Last night we watched the Series Finale of SIX FEET UNDER. I bawled my eyes out. To lots of people I'm sure it was just a show, entertainment. To me it was life, smacking me in the face and asking me the question I never have an answer to "Life is frickin short, what do you want?" Don't get me wrong I love my life as a student. Though it may not seem like it, I've really enjoyed most of my classes and being on campus is one of my favorite places to be -- I often can't wipe the goofy grin off of my face when I'm walking from building to building. Nonetheless, I don't think of myself as a student first and foremost and I can't escape the nagging feeling not that I should be doing something else but that maybe I should want to do something else. I don't really want anything (...because wanting something would mean that I could be disappointed if I didn't get it? FUCK. Why is that so easy for me to say, yet, completely impossible for me to change?).

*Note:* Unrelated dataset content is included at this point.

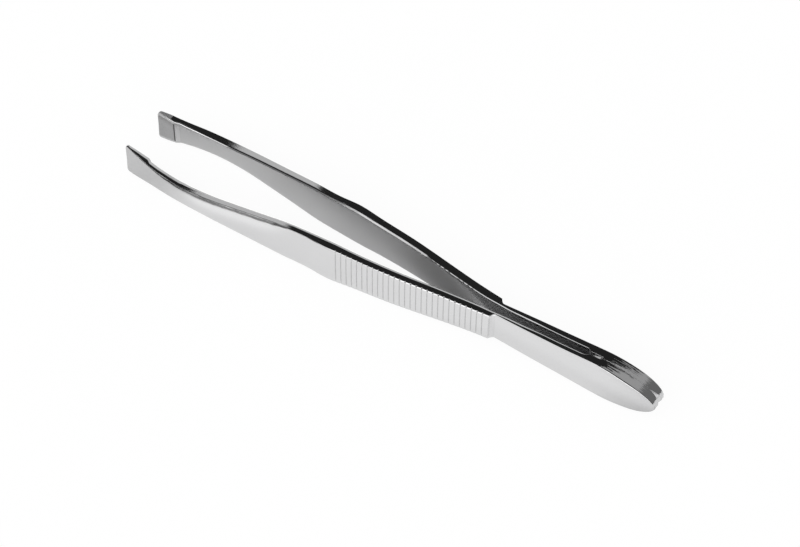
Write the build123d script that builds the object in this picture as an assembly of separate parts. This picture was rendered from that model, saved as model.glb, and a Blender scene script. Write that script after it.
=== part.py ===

http://www.hbo.com/sixfeetunder/artwork/
I totally identify with Claire's character, her endeavors to be someone and do something. With just one semester left, I'd better find something to do with myself because my comfortable life as a college student is about to be over, abruptly. The thing that I admire most about Claire is that she isn't afraid to make mistakes and she doesn't apologize for making them. I can't seem to grant myself that much freedom.
I couldn't wait to get off of work today to run over and get the Six Feet Under Soundtrack. It's my final attempt to hold on to a little piece of a show that truly occupied a meaningful part of my life. The soundtrack is blasting in the background right now as I type this. I absolutely love it.